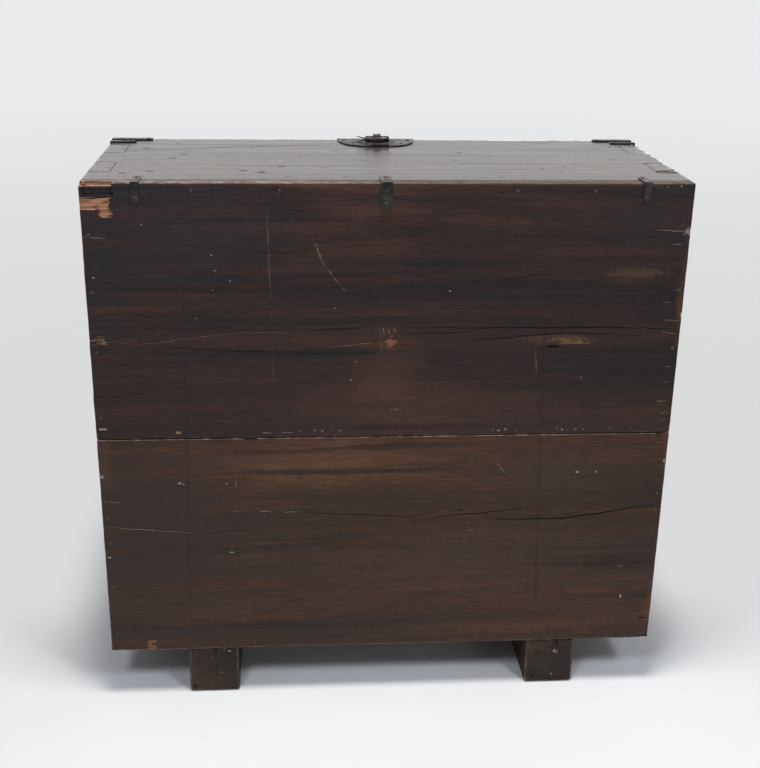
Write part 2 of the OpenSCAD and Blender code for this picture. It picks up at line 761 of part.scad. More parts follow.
module back_strap(i) color(iron) difference() {
    at_back_strap(i)
        if (i == 1) folded_strap(mid_strap_w, back_strap_top, mid_strap_drop);
        else folded_strap(back_strap_w, back_strap_top, back_strap_drop, strap_tip);
    back_strap_places() nail_hole(short_nail + strap_t);
}

module front_straps(s) color(iron) difference() {
    for (h = front_strap_z)
        at_front_strap(s, h) folded_strap(front_strap_w, front_strap_l, front_strap_l, strap_tip);
    case_strap_places(s) nail_hole(short_nail + strap_t);
}

module corner_strap_left() corner_strap(-1);

module corner_strap_right() corner_strap(1);

module edge_strap_left() edge_strap(-1);

module edge_strap_right() edge_strap(1);

module back_strap_left() back_strap(0);

module back_strap_middle() back_strap(1);

module back_strap_right() back_strap(2);

module front_straps_left() front_straps(-1);

module front_straps_right() front_straps(1);

module strap_nails() color(nail_iron) {
    for (s = [-1, 1]) case_strap_places(s) nail(short_nail + strap_t);
    back_strap_places() nail(short_nail + strap_t);
}

top_board();
bottom_board();
side_left();
side_right();
back_upper();
back_lower();
front_lower();
drop_front();
batten_left();
batten_right();
foot_left();
foot_right();
foot_nails();
back_nails();
hinge_lower_left();
hinge_lower_right();
hinge_upper_left();
hinge_upper_right();
hinge_pin_left();
hinge_pin_right();
hinge_lower_nails();
hinge_upper_nails();
hasp_top_plate();
hasp_leaf();
hasp_pin();
hasp();
hasp_nails();
lock_plate();
lock_eyes();
lock_nails();
door_bail_left();
door_bail_right();
door_eyes_left();
door_eyes_right();
door_rosettes_left();
door_rosettes_right();
side_bail_left();
side_bail_right();
side_eyes_left();
side_eyes_right();
side_rosettes_left();
side_rosettes_right();
corner_strap_left();
corner_strap_right();
edge_strap_left();
edge_strap_right();
back_strap_left();
back_strap_middle();
back_strap_right();
front_straps_left();
front_straps_right();
strap_nails();
batten_nails();
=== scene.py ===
# %% [markdown]
# # A worn drop front chest
# The chest is boarded from old softwood, stained nearly black and handled for generations. The packed
# CAD model gives every board, strap, nail and hinge at its true place, and this script dresses it. The
# boards are modelled again with worn edges, cracks and gouges, the ironwork is softened as a smith leaves
# it, and each surface gets a procedural finish. The photograph was taken from behind, so the back gets
# the closest care.

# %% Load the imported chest
import bpy
import json
import math
import random
from mathutils import Matrix, Vector

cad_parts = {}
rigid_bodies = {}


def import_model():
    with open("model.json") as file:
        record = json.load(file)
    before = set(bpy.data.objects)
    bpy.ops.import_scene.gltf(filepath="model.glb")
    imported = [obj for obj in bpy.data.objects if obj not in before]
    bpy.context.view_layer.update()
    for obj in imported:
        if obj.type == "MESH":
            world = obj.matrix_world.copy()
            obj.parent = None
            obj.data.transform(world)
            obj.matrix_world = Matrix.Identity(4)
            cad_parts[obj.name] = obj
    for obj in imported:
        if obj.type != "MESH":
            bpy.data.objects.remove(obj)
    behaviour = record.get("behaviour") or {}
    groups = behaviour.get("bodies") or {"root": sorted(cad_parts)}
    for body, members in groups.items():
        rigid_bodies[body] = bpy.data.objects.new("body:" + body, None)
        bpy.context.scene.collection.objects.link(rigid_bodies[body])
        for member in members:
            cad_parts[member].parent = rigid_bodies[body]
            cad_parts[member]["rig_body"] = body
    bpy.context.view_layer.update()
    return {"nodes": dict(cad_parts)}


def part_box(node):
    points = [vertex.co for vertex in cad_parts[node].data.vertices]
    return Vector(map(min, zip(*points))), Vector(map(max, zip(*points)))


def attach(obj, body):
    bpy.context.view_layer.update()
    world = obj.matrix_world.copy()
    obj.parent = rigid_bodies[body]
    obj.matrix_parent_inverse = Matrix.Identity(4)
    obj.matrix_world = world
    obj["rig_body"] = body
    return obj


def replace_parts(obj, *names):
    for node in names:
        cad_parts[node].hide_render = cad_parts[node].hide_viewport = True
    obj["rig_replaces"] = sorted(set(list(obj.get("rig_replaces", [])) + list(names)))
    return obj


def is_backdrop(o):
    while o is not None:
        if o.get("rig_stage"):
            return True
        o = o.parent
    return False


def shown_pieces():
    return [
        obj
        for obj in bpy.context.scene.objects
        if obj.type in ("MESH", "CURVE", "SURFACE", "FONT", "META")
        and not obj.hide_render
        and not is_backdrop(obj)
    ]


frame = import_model()
nodes = frame["nodes"]
bpy.context.scene.view_settings.view_transform = "Standard"
mm = 0.001
print("pieces in the frame:", len(nodes))

# %% [markdown]
# ## Camera
# A camera was fitted to the corners of the case in the photograph. It stands behind the chest, a little
# higher than the top, and is turned slightly off the middle. The position and the three angles are
# written down as they came from that fit.

# %% Camera
camera_spot = Vector((0.1424, 1.9312, 1.2045))
camera_pitch = math.radians(20.63)
camera_yaw = math.radians(4.27)
camera_roll = math.radians(0.91)

bpy.ops.object.camera_add()
camera = bpy.context.object
camera.data.sensor_width = 36
camera.data.lens = 56.4
heading = Matrix.Rotation(math.pi - camera_yaw, 4, "Z")
tilt = Matrix.Rotation(math.pi / 2 - camera_pitch, 4, "X")
camera.matrix_world = Matrix.Translation(camera_spot) @ heading @ tilt @ Matrix.Rotation(camera_roll, 4, "Z")
bpy.context.scene.camera = camera

# %% [markdown]
# ## Node helpers
# Every finish below is a small graph of shader nodes. A few helpers keep them short. One adds a node and
# connects what it is given, and the others do sums with numbers or places, map one range of values onto
# another, mix two colours, or read one coordinate of a place. A colour is written as it is seen on screen,
# from 0 to 255, and is turned into the linear values that Blender expects.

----

Aim – Within the listing above, extract exactly the lines from the line with "door_rosettes_right();" to the line with "bpy.data.objects.remove(obj)", the two named lines included, and no others.

Response to the task –
door_rosettes_right();
side_bail_left();
side_bail_right();
side_eyes_left();
side_eyes_right();
side_rosettes_left();
side_rosettes_right();
corner_strap_left();
corner_strap_right();
edge_strap_left();
edge_strap_right();
back_strap_left();
back_strap_middle();
back_strap_right();
front_straps_left();
front_straps_right();
strap_nails();
batten_nails();
=== scene.py ===
# %% [markdown]
# # A worn drop front chest
# The chest is boarded from old softwood, stained nearly black and handled for generations. The packed
# CAD model gives every board, strap, nail and hinge at its true place, and this script dresses it. The
# boards are modelled again with worn edges, cracks and gouges, the ironwork is softened as a smith leaves
# it, and each surface gets a procedural finish. The photograph was taken from behind, so the back gets
# the closest care.

# %% Load the imported chest
import bpy
import json
import math
import random
from mathutils import Matrix, Vector

cad_parts = {}
rigid_bodies = {}


def import_model():
    with open("model.json") as file:
        record = json.load(file)
    before = set(bpy.data.objects)
    bpy.ops.import_scene.gltf(filepath="model.glb")
    imported = [obj for obj in bpy.data.objects if obj not in before]
    bpy.context.view_layer.update()
    for obj in imported:
        if obj.type == "MESH":
            world = obj.matrix_world.copy()
            obj.parent = None
            obj.data.transform(world)
            obj.matrix_world = Matrix.Identity(4)
            cad_parts[obj.name] = obj
    for obj in imported:
        if obj.type != "MESH":
            bpy.data.objects.remove(obj)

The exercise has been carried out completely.